▶ [Data records]
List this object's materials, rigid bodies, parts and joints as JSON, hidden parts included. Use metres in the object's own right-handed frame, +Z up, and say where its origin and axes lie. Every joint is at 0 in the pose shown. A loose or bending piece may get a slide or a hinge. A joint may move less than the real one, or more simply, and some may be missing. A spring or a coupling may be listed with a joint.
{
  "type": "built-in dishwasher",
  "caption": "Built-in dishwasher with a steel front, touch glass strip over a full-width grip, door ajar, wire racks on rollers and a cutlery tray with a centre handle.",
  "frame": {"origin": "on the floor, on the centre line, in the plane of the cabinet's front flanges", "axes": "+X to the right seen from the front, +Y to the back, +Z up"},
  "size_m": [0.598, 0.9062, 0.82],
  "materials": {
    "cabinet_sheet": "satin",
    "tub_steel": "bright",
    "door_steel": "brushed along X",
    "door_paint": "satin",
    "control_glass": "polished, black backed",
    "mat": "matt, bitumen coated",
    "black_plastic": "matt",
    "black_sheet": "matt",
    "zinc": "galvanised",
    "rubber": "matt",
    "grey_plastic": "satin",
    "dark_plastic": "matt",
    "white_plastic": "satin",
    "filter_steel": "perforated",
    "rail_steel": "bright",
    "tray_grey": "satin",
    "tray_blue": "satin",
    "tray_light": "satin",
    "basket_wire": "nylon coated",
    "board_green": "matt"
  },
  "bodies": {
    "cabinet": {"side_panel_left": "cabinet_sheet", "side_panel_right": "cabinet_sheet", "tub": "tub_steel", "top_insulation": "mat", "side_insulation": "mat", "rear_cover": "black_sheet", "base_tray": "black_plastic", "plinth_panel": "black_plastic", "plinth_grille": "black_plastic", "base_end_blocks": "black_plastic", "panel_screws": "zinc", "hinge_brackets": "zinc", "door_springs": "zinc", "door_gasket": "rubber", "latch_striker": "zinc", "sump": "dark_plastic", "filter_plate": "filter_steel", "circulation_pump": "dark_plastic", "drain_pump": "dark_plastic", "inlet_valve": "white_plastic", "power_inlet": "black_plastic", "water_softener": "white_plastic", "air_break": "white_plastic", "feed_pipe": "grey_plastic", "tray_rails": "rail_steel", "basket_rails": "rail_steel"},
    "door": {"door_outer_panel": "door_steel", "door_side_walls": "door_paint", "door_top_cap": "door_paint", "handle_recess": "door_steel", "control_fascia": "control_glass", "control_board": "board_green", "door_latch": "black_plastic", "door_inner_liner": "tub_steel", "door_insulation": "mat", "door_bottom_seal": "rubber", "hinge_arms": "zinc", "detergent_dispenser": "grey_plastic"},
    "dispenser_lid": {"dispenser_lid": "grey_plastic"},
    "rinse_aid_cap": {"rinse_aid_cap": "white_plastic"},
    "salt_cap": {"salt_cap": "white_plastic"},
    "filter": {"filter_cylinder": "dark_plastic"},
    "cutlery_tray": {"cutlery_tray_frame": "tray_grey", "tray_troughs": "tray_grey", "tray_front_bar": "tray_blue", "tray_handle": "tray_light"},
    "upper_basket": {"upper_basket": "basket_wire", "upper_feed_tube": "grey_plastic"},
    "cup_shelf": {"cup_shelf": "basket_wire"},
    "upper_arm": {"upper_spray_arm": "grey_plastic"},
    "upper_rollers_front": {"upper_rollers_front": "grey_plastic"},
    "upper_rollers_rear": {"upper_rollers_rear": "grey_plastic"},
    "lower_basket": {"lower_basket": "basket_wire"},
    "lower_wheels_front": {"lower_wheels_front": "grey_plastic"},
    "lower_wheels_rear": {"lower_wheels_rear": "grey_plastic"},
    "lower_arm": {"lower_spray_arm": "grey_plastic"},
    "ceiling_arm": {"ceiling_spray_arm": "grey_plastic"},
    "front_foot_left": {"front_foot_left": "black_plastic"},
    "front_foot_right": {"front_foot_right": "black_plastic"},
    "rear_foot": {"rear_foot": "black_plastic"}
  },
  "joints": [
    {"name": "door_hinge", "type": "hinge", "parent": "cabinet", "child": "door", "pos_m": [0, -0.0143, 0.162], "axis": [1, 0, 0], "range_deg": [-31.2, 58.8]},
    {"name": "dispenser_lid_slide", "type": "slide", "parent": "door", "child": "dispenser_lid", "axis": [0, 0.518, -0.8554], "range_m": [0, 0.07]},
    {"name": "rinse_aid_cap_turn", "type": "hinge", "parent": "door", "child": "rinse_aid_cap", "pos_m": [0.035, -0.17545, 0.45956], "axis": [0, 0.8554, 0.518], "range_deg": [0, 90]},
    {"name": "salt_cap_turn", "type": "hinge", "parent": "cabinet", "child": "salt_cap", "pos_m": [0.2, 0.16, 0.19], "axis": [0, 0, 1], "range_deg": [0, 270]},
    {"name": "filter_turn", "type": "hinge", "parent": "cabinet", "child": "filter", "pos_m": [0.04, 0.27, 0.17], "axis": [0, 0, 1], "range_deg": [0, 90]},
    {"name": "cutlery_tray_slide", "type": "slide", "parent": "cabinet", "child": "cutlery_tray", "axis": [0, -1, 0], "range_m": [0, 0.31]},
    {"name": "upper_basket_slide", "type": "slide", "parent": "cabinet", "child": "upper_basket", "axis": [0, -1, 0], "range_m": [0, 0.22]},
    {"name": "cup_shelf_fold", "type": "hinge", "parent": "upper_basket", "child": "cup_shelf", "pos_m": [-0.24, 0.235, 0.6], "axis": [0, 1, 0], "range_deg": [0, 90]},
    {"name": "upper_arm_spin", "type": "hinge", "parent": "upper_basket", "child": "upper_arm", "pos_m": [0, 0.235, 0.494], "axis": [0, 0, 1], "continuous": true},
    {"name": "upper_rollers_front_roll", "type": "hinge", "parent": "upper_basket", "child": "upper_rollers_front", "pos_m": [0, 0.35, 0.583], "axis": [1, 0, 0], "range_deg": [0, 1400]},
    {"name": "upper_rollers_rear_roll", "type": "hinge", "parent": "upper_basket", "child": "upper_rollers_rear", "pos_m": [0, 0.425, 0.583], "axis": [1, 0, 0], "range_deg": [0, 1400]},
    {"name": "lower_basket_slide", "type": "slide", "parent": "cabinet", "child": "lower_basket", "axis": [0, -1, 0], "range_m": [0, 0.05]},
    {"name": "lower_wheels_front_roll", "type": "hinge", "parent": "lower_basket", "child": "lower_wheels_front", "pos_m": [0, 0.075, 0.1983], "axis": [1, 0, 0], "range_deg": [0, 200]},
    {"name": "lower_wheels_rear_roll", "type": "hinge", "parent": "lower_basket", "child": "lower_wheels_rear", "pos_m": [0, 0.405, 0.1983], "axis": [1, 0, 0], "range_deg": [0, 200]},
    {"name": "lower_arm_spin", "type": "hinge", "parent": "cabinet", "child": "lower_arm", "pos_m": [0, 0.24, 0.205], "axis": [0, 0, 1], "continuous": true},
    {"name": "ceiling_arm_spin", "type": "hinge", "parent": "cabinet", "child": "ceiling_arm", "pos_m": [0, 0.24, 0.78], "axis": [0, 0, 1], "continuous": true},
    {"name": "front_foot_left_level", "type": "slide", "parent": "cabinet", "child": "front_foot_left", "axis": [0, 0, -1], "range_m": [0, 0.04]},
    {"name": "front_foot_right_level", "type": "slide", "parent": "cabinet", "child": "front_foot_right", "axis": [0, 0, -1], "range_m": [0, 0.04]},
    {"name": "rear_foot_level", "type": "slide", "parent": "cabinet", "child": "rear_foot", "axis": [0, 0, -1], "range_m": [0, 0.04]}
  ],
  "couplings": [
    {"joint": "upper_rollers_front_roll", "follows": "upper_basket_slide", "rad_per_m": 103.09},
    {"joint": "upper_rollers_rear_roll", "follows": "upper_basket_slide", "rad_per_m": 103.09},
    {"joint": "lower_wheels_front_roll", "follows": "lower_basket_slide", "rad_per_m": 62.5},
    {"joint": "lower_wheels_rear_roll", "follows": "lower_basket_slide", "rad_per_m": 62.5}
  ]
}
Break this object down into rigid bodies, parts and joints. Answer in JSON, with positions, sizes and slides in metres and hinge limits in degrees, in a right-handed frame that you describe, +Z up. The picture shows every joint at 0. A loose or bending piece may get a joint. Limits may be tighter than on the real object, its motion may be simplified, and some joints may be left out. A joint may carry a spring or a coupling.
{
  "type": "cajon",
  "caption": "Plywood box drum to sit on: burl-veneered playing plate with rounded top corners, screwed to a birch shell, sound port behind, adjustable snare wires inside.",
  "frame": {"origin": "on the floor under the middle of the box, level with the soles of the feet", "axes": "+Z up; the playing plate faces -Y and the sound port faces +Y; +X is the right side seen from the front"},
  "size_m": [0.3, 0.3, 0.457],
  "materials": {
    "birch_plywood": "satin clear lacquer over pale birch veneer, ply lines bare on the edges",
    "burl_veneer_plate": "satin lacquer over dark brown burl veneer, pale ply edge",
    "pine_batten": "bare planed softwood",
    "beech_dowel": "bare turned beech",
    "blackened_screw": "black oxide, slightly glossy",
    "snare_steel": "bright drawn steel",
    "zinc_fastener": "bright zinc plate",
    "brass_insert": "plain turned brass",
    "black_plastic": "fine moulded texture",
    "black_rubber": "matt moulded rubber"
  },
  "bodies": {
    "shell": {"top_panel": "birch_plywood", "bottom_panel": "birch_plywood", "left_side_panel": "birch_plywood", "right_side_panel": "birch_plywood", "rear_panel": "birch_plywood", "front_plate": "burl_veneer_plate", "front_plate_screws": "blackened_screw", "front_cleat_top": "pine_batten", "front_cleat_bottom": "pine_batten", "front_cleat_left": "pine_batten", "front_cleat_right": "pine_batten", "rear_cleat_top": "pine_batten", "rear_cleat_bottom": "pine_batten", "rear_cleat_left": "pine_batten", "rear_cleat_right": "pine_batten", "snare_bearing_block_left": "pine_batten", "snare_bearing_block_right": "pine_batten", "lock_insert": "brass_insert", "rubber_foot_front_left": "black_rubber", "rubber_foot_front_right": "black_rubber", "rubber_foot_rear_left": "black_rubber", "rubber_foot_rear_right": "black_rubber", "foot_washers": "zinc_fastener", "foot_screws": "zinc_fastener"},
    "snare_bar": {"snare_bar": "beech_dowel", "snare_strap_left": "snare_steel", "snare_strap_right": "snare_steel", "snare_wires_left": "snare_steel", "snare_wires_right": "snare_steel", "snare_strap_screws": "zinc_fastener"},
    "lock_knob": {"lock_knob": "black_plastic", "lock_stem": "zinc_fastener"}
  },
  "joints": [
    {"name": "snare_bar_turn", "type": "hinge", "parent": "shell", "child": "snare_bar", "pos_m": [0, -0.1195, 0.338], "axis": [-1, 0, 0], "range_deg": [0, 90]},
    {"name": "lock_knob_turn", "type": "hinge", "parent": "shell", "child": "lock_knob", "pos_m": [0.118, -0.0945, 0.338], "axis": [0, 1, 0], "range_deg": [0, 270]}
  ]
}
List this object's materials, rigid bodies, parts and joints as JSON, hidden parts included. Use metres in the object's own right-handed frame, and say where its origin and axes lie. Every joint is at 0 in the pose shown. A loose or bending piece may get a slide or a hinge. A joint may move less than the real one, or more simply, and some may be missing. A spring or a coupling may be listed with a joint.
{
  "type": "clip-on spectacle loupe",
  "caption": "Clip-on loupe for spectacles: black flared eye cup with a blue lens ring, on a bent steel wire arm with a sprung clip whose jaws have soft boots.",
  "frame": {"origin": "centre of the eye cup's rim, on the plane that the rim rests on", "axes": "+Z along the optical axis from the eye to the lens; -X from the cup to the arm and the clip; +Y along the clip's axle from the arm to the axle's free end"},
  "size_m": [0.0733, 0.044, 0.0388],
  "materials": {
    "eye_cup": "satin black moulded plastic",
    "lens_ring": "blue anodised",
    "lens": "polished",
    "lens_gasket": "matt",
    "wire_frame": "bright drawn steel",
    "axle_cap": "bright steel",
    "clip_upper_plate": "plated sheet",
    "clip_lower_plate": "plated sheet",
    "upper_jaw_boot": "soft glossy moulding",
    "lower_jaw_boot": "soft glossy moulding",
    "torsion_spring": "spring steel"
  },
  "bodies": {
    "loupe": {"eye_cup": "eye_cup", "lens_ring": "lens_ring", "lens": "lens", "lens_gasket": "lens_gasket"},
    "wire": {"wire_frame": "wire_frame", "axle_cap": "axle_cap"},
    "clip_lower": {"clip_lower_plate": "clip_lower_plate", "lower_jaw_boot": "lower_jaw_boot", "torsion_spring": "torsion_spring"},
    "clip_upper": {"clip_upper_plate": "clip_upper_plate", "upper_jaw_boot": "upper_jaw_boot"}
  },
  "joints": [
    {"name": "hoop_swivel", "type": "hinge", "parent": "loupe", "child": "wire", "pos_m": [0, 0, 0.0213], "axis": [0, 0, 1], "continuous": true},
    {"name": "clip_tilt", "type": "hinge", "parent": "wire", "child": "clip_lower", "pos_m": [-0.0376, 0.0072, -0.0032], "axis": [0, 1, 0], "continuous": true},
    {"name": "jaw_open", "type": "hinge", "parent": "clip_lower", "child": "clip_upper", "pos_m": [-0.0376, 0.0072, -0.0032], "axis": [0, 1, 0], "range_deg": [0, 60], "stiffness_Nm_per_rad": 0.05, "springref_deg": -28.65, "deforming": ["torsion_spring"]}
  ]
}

▶ [What you should do]
Work through the listing above and report how many lines include the string "parts", with no other text.

▶ [Exercise result]
3